Simon finds Adam Cameron's (Mat Stevenson) "little black book" and invites one of the girls in it to the house but is caught out by Alf and Ailsa. Adam gets his own back by putting a fake entry in the book and priming the girl in question to come on strong in order to give Simon a fright. Simon then takes an interest in Toni, an attractive farm girl who arrives to stay with Alf and Ailsa on an exchange instead of the boy they expected. Alf is uncomfortable with the pair staying together under his roof but the resulting holiday romance is not serious and Simon helps Toni come to terms with her father Philip (Vince Martin) becoming engaged to Marilyn Chambers (Emily Symons), who is closer to their age than Philip's. Shortly before Toni leaves, Simon receives a letter from Bill who has now been paroled, asking Simon to live with him.

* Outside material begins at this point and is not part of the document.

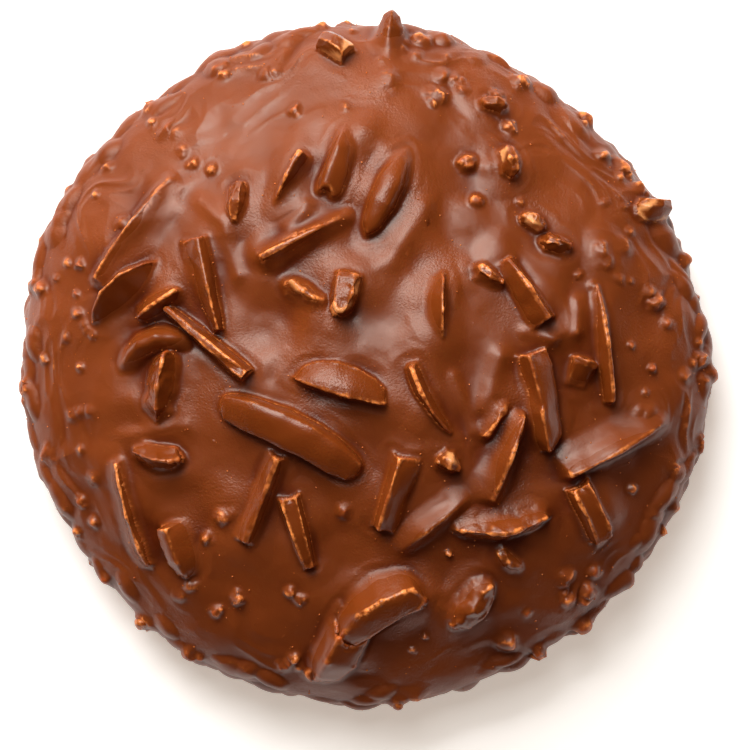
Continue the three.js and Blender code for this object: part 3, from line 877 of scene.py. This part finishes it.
def chocolate(name, roughness, dark, light):
    """Milk chocolate with clouds between two colours, painted shade in hollows, and brighter where
    it is thin, partly as a painted highlight and glow.
    """
    material = bpy.data.materials.new(name)
    material.use_nodes = True
    nodes, links = material.node_tree.nodes, material.node_tree.links
    shader = nodes["Principled BSDF"]
    shader.inputs["Roughness"].default_value = roughness
    shader.inputs["IOR"].default_value = IOR
    shader.inputs["Subsurface Weight"].default_value = SCATTERED
    shader.inputs["Subsurface Radius"].default_value = SCATTER_COLOURS
    shader.inputs["Subsurface Scale"].default_value = SCATTER_LENGTH
    where = nodes.new("ShaderNodeTexCoord")

    def texture(kind, scale, **settings):
        node = nodes.new(kind)
        node.inputs["Scale"].default_value = scale
        for key, value in settings.items():
            node.inputs[key].default_value = value
        links.new(where.outputs["Object"], node.inputs["Vector"])
        return node

    def mixed(factor, first, second):
        node = nodes.new("ShaderNodeMix")
        node.data_type = "RGBA"
        links.new(factor, node.inputs["Factor"])
        for socket, value in (("A", first), ("B", second)):
            if isinstance(value, tuple):
                node.inputs[socket].default_value = value
            else:
                links.new(value, node.inputs[socket])
        return node.outputs["Result"]

    def ramp(value, low, high):
        node = nodes.new("ShaderNodeMapRange")
        node.interpolation_type = "SMOOTHSTEP"
        node.inputs["From Min"].default_value = low
        node.inputs["From Max"].default_value = high
        links.new(value, node.inputs["Value"])
        return node.outputs["Result"]

    def attribute(label):
        node = nodes.new("ShaderNodeAttribute")
        node.attribute_name = label
        return node.outputs["Fac"]

    def product(first, second):
        node = nodes.new("ShaderNodeMath")
        node.operation = "MULTIPLY"
        links.new(first, node.inputs[0])
        links.new(second, node.inputs[1])
        return node.outputs["Value"]

    cloud = texture("ShaderNodeTexNoise", CLOUDS, Detail=3.0)
    tone = mixed(ramp(cloud.outputs["Fac"], 0.3, 0.7), dark, light)
    # Painted shade where the mesh lies in a hollow.
    deep = mixed(attribute("hollow_shade"), tone, HOLLOW_SHADE)
    # Lighter orange on bulges: thin chocolate over the nut, partly a painted glow.
    thin_coat_and_glow = mixed(attribute("thin_coat_and_glow"), deep, THIN_COAT_AND_GLOW)
    speckle = texture("ShaderNodeTexNoise", SPECKLES, Detail=2.0)
    # Bright orange on crisp edges: thin chocolate over the nut, partly a painted highlight.
    broken = product(attribute("thin_and_highlight"), ramp(speckle.outputs["Fac"], 0.3, 0.6))
    edge = mixed(broken, thin_coat_and_glow, THIN_AND_HIGHLIGHT)
    skin = mixed(attribute("bare"), edge, BARE_ALMOND)
    links.new(skin, shader.inputs["Base Color"])
    wrinkle = texture("ShaderNodeTexNoise", WRINKLES, Detail=3.0, Distortion=0.4)
    patchy = texture("ShaderNodeTexNoise", WRINKLED_PATCHES, Detail=1.0)
    bump = nodes.new("ShaderNodeBump")
    bump.inputs["Distance"].default_value = WRINKLE_DEPTH
    links.new(wrinkle.outputs["Fac"], bump.inputs["Height"])
    links.new(ramp(patchy.outputs["Fac"], 0.3, 0.75), bump.inputs["Strength"])
    links.new(bump.outputs["Normal"], shader.inputs["Normal"])
    return material


milk_chocolate = chocolate(
    "milk_chocolate", 0.36, dark=(0.168, 0.0315, 0.0038, 1), light=(0.208, 0.041, 0.0058, 1)
)
thin_chocolate = chocolate(
    "thin_chocolate", 0.26, dark=(0.16, 0.03, 0.0036, 1), light=(0.198, 0.0388, 0.0055, 1)
)


def finish(piece, material, slot, *nodes):
    """Gives the piece its chocolate, hangs it from the root body and hides the solids that it
    stands in for.
    """
    piece.data.materials.clear()
    piece.data.materials.append(material)
    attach(piece, "root")
    if nodes:
        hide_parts(*nodes)


finish(coat_piece, milk_chocolate, "milk_chocolate", "coated_biscuit")
finish(crumb_piece, thin_chocolate, "coated_almond")
finish(speck_piece, thin_chocolate, "coated_almond")
for node, piece in almonds.items():
    finish(piece, thin_chocolate, "coated_almond", node)


# ---------------------------------------------------------------- stage, light and camera

FLOOR_HALF = 2.0
FLOOR_LEVEL = -0.00003  # a hair below the underside, so that the two don't share one plane
LIGHTS_AWAY = 0.6
WARM = (1, 0.95, 0.82)
CAMERA_PLACE = (0.00079, -0.00079, 0.595)
LENS, SENSOR = 268, 36


def floor():
    mesh = bpy.data.meshes.new("floor")
    ends = (-FLOOR_HALF, FLOOR_HALF)
    corners = [(x, y, FLOOR_LEVEL) for y in ends for x in ends]
    mesh.from_pydata(corners, [], [(0, 1, 3, 2)])
    plane = link(bpy.data.objects.new("floor", mesh))
    material = bpy.data.materials.new("pale_floor")
    material.use_nodes = True
    shader = material.node_tree.nodes["Principled BSDF"]
    shader.inputs["Base Color"].default_value = (0.92, 0.92, 0.92, 1)
    shader.inputs["Roughness"].default_value = 0.9
    shader.inputs["Specular IOR Level"].default_value = 0.1
    shader.inputs["Emission Color"].default_value = (1, 0.94, 0.86, 1)
    shader.inputs["Emission Strength"].default_value = 0.4
    mesh.materials.append(material)


def area_light(
    name, azimuth, elevation, size, power, diffuse=True, glossy=True, colour=(1, 1, 1)
):
    """A square soft light that looks at the object from a direction in degrees."""
    light = bpy.data.lights.new(name, "AREA")
    light.size = size
    light.energy = power
    light.color = colour
    lamp = link(bpy.data.objects.new(name, light))
    turn, rise = math.radians(azimuth), math.radians(elevation)
    level = LIGHTS_AWAY * math.cos(rise)
    lamp.location = (
        level * math.cos(turn), level * math.sin(turn), LIGHTS_AWAY * math.sin(rise)
    )
    lamp.rotation_euler = (-lamp.location).to_track_quat("-Z", "Y").to_euler()
    lamp.visible_diffuse = diffuse
    lamp.visible_glossy = glossy


def world_light(strength, colour):
    """A faint warm fill from all round, which doesn't show in the gloss."""
    world = bpy.data.worlds.new("studio")
    bpy.context.scene.world = world
    world.use_nodes = True
    background = world.node_tree.nodes["Background"]
    background.inputs["Color"].default_value = colour
    background.inputs["Strength"].default_value = strength
    world.cycles_visibility.glossy = False


def camera():
    """Looks straight down, as the photo does."""
    lens = bpy.data.cameras.new("camera")
    lens.sensor_width = SENSOR
    lens.lens = LENS
    lens.clip_start = 0.01
    eye = link(bpy.data.objects.new("camera", lens))
    eye.location = CAMERA_PLACE
    bpy.context.scene.camera = eye


floor()
area_light("window", azimuth=112, elevation=34, size=0.45, power=6.2, glossy=False)
area_light("pane", azimuth=114, elevation=42, size=0.5, power=1.9, diffuse=False, colour=WARM)
area_light("lamp", azimuth=104, elevation=62, size=0.3, power=1.2)
area_light("canopy", azimuth=104, elevation=62, size=0.22, power=1.5, diffuse=False, colour=WARM)
world_light(strength=0.18, colour=(1, 0.67, 0.42, 1))
camera()
bpy.context.scene.view_settings.view_transform = "Standard"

He decides to give his father a second chance and leaves a note for Alf and Ailsa.

==Reception==
Jenna Price from The Sydney Morning Herald said that Simon was a "chivalrous" type of character. Inside Soap's Monroe branded Simon a "crafty character". While Brendon Williams of the Daily Mirror and Mike Taggart from the South Wales Echo said that Norton proved to be "a big hit" as Simon. Channel 5 chose the episode in which Simon pretends to be the father of Sophie's child as one of their favourite ever Home and Away episodes. An Inside Soap reporter branded him a "Home and Away heart-throb" and Rav Singh from News Group Newspapers branded him "hunky Simon". A writer from BIG! magazine chose Simon searching for a homeless Sophie in the city, as the week's biggest soap story in the United Kingdom. Sue Malins from the Daily Mirror described Simon as "a model student who looks like butter wouldn't melt in his mouth. But Summer Bay High students and teachers will soon discover he has a passion - for highly creative and risky practical jokes."